Amen. The climate movement’s strategy isn’t working. Trying to bottle up supply instead of throttling demand is whack-a-mole without end, chasing after but never stopping capitalism’s dynamism from erupting in crypto mining and 1,001 other climate-destroying products and technologies.
By itself, a carbon tax won’t cure that. But it would at least start to steer innovation and cultural norms away from endless new climate horrors.
As Philip Roth’s Mickey Sabbath might have said: Either tax carbon or bring on the commandos.
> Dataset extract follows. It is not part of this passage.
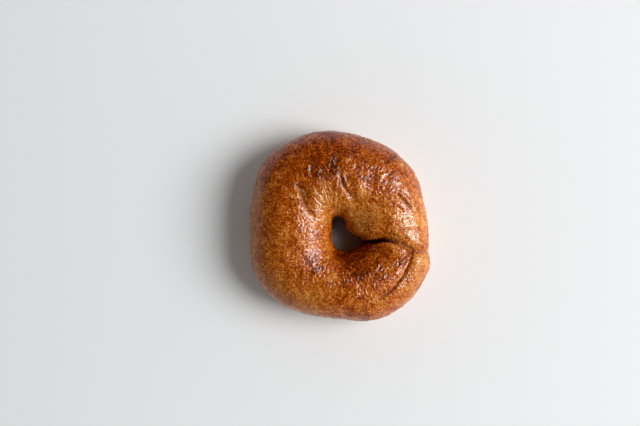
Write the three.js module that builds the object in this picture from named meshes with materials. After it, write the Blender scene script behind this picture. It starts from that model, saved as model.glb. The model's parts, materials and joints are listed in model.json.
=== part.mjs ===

Addendum: My concluding sentence — perhaps too subtle a literary reference — is elucidated in Brian A. Oard’s delightful Mindful Pleasures website. Please note that the ultimatum was uttered not by Sabbath but by his lover, Drenka. — C.K.
James Handley says
Pairing a carbon tax with a financial transactions (“Tobin”) tax would hit Bitcoin twice. Economist Joseph Stiglitz urged both in the book “Winning the Green New Deal”. Review: https://carbontaxnetwork.org/2020/09/15/book-review-winning-the-green-new-deal-part-2-of-3/
Both Republicans and Democrats are proposing Carbon Border Adjustment Mechanisms in response to the EU’s new carbon tariffs on energy-intensive imports. Supporters hope that a CBAM could lead to broader US carbon taxes. See Roll Call, ” As European tax looms, a border fee draws bipartisan focus” (April 8).
Lorna Salzman says
Perfect example laid out by you of the hypocrisy and ineffectiveness of our present energy policies and the cowardice of our elected officials and some of the media. Fingers crossed that the European border
tax adjustment will spur the US to do something meaningful. But fingers no crossed waiting for Bill McKibben and others to come out fighting for REAL action instead of minor lip service. Now we need exposure of the fraudulent “net zero”, otherwise known as Business As Usual. Oh, I forgot: why there is not enough time (or money) to bring on line enough “small modular reactors” to displace all our present
fossil fuel consumption. This needs to be said loudly.